И тут бабушка взглянула на стену, где висел портрет вождя-и лицо ее из румяного и сияющего после бани стало белым, как стена, на которой висел испорченный портрет. Кружка с чаем с грохотом упала на пол, а бабушка осела на табуретку. Руки и губы у нее задрожали, цвет лица поменялся на синий. Я испугался, что баба Фрося сейчас умрет, и хотел бежать к соседке за помощью, но бабушка шустро перехватила меня, заперла дверь на крючок, сняла старый кожаный ремень, которым она подпоясывала фуфайку, и отхлестала меня по девственным ягодицам. После первых ударов я пожалел, что у меня нет такой модифицированной фуфайки, которая защищала бабушкины ягодицы. Портрет Фрося после экзекуции бросила в буржуйку и велела никому не рассказывать о случившемся. С тех пор у нас дома никогда больше не вывешивались портреты государственных руководителей.
Глава 4. Недетские игры
Кто сражается с чудовищами, тому следует остерегаться, чтобы самому при этом не стать чудовищем. Я был к этому готов.

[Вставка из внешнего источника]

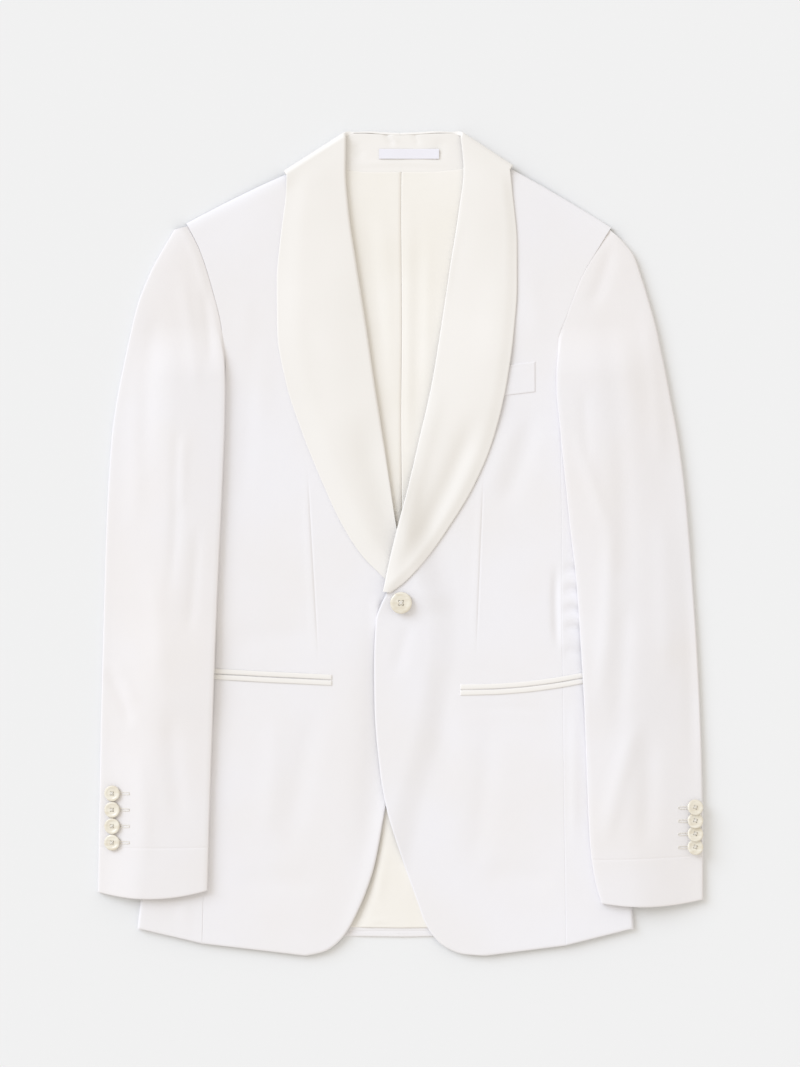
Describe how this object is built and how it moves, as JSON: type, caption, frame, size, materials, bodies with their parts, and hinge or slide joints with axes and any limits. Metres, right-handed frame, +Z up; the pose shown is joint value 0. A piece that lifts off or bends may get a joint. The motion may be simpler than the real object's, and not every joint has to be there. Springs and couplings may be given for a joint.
{
  "type": "tuxedo jacket",
  "caption": "Single-breasted white dinner jacket with a satin shawl collar and jetted pockets, laid flat on its back.",
  "frame": {"origin": "centre of the jacket's bounding box in x and y, on the surface it lies on", "axes": "+X across the jacket to the viewer's right, +Y from the hem to the neck, +Z up out of the front"},
  "size_m": [0.5694, 0.7755, 0.0163],
  "materials": {
    "wool": "matte fine white wool twill",
    "satin": "ivory satin with a soft sheen",
    "lining": "smooth ivory lining",
    "label": "bare white woven label",
    "button": "polished ivory horn-look button"
  },
  "bodies": {
    "root": {"back_left": "wool", "back_right": "wool", "front_left": "wool", "front_right": "wool", "side_panel_left": "wool", "side_panel_right": "wool", "top_sleeve_left": "wool", "top_sleeve_right": "wool", "under_sleeve_left": "wool", "under_sleeve_right": "wool", "breast_welt": "wool", "collar_left": "satin", "collar_right": "satin", "collar_stand": "satin", "pocket_jet_upper_left": "satin", "pocket_jet_lower_left": "satin", "pocket_jet_upper_right": "satin", "pocket_jet_lower_right": "satin", "back_lining_left": "lining", "back_lining_right": "lining", "neck_label": "label", "front_button": "button", "cuff_button_left_1": "button", "cuff_button_left_2": "button", "cuff_button_left_3": "button", "cuff_button_left_4": "button", "cuff_button_right_1": "button", "cuff_button_right_2": "button", "cuff_button_right_3": "button", "cuff_button_right_4": "button"}
  },
  "joints": []
}
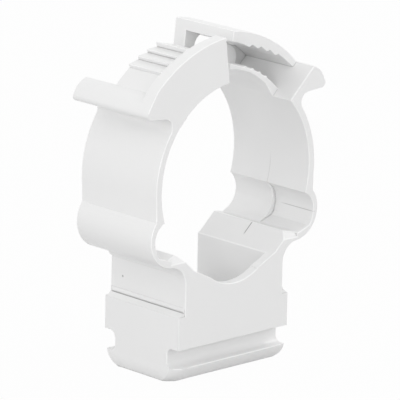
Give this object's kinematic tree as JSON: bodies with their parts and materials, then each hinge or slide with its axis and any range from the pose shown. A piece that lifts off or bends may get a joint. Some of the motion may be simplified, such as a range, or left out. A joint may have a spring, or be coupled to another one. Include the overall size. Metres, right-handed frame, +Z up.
{
  "type": "snap pipe clip",
  "caption": "One-piece plastic clip that snaps around a pipe, with a ratchet lock on top and a grooved foot for a rail.",
  "frame": {"origin": "middle of the flat underside of the foot, which is the bottom face of the bounding box", "axes": "+Z up from the foot to the lock, Y along the pipe with the lock's cheek on the -Y side, X across the two arms"},
  "size_m": [0.0432, 0.02, 0.0625],
  "materials": {
    "clip_plastic": "white moulded plastic, satin"
  },
  "bodies": {
    "root": {"pipe_clip": "clip_plastic"}
  },
  "joints": []
}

Итак, после истории с наследством, которую я расскажу позднее, я начал работать в поликлинике Ессентуков в должности онколога. Я был хорошим специалистом, это ценили и пациенты, и, самое главное, руководство.

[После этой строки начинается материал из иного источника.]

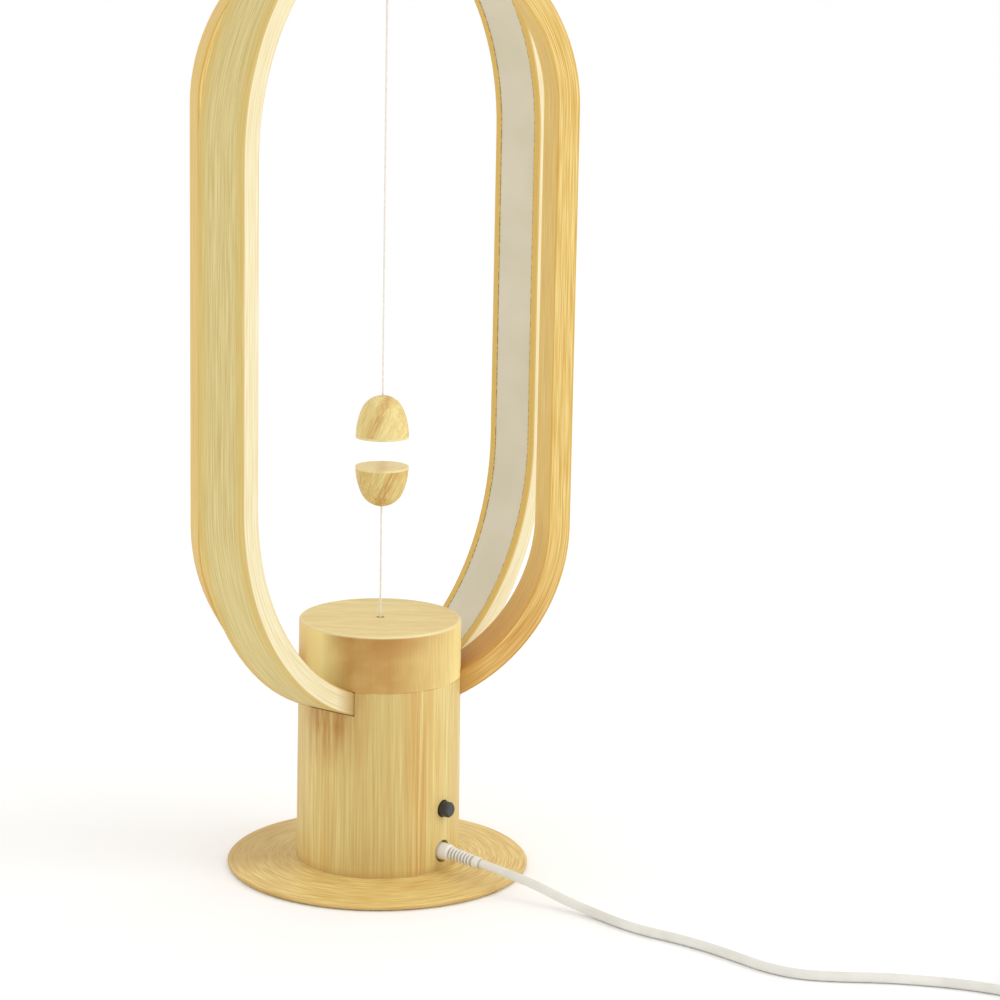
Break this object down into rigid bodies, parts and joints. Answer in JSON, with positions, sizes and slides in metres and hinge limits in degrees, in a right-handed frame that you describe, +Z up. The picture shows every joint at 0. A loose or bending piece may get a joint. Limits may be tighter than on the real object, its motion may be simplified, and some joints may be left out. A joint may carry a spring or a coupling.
{
  "type": "magnetic balance lamp",
  "caption": "Table lamp of two crossing bamboo hoops on a turned base; lifting the lower magnet egg to the hanging one draws its string and works the switch.",
  "frame": {"origin": "centre of the felt pad's underside, on the table below the strings", "axes": "+Z up along the strings, the light hoop in the XZ plane, the push button and the power lead on the -Y side"},
  "size_m": [0.175, 0.4434, 0.349],
  "materials": {
    "hoop_bamboo": "laminated bamboo, satin lacquer",
    "body_bamboo": "turned laminated bamboo, satin lacquer",
    "disc_bamboo": "pressed bamboo board, satin lacquer",
    "egg_wood": "turned hardwood, oiled",
    "felt": "pressed felt",
    "steel": "zinc plated steel",
    "magnet": "nickel plated magnet",
    "brass": "bare brass",
    "string": "braided polyester",
    "diffuser": "frosted acrylic, lamp off",
    "strip": "flexible circuit, white",
    "chip": "phosphor covered light chip",
    "hard_black": "moulded plastic, fine matt",
    "hard_grey": "moulded nylon",
    "board": "glass-fibre circuit board",
    "wire": "insulated stranded wire",
    "lead": "soft white plastic sheath",
    "plating": "nickel plated"
  },
  "bodies": {
    "stand": {"base_disc": "disc_bamboo", "felt_pad": "felt", "disc_screws": "steel", "ballast": "steel", "ballast_screw": "steel", "base_cylinder": "body_bamboo", "base_cap": "body_bamboo", "cap_dowels": "body_bamboo", "led_hoop": "hoop_bamboo", "cross_hoop": "hoop_bamboo", "led_strip": "strip", "led_chips": "chip", "diffuser": "diffuser", "pull_housing": "hard_grey", "pull_spring": "steel", "contact_leaves": "brass", "pull_screws": "steel", "switch_wires": "wire", "control_board": "board", "board_spacers": "brass", "board_screws": "steel", "power_switch_body": "hard_black", "dc_jack": "hard_black", "led_wires": "wire", "plug_barrel": "plating", "plug_boot": "lead", "cord": "lead", "cord_coil": "lead", "cord_tail": "lead", "usb_overmould": "lead", "usb_shell": "plating", "usb_tongue": "hard_grey"},
    "button": {"switch_stem": "hard_grey", "button_cap": "hard_black"},
    "puller": {"pull_plunger": "hard_grey"},
    "lower_link": {"lower_crimp_bead": "brass"},
    "lower_drop": {"lower_string": "string", "lower_egg": "egg_wood", "lower_egg_cover": "egg_wood", "lower_magnet": "magnet"},
    "upper_link": {"upper_crimp_bead": "brass"},
    "upper_drop": {"upper_string": "string", "upper_egg": "egg_wood", "upper_egg_cover": "egg_wood", "upper_magnet": "magnet"}
  },
  "joints": [
    {"name": "power_button_press", "type": "slide", "parent": "stand", "child": "button", "axis": [0, 1, 0], "range_m": [0, 0.0015], "stiffness_N_per_m": 600},
    {"name": "pull_slide", "type": "slide", "parent": "stand", "child": "puller", "axis": [0, 0, 1], "range_m": [-0.002, 0], "stiffness_N_per_m": 300, "springref_m": 0.002, "deforming": ["pull_spring"]},
    {"name": "lower_tilt_y", "type": "hinge", "parent": "puller", "child": "lower_link", "pos_m": [0, 0, 0.0905], "axis": [0, 1, 0], "range_deg": [-12, 12], "stiffness_Nm_per_rad": 0.01},
    {"name": "lower_tilt_x", "type": "hinge", "parent": "lower_link", "child": "lower_drop", "pos_m": [0, 0, 0.0905], "axis": [1, 0, 0], "range_deg": [-12, 12], "stiffness_Nm_per_rad": 0.01},
    {"name": "upper_swing_y", "type": "hinge", "parent": "stand", "child": "upper_link", "pos_m": [0, 0, 0.3381], "axis": [0, 1, 0], "range_deg": [-10, 10]},
    {"name": "upper_swing_x", "type": "hinge", "parent": "upper_link", "child": "upper_drop", "pos_m": [0, 0, 0.3381], "axis": [1, 0, 0], "range_deg": [-10, 10]}
  ]
}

С переходом в новое здание поликлиники я получил кабинет, состоящий из трех смежных помещений, оборудованный самой современной по тому времени аппаратурой и инструментами. Я получил возможность проводить мелкие амбулаторные операции. Но мне надо было содержать семью, я был к тому времени уже отцом четырех детей. Денег катастрофически не хватало, и мне пришлось брать дежурства по экстренной хирургии. Позже, с внедрением платных услуг в поликлинике на официальной основе, я стал проводить типовые косметические операции. Приходилось, естественно, делиться с кассой, администрацией в лице завотделением, но денег хватало всем.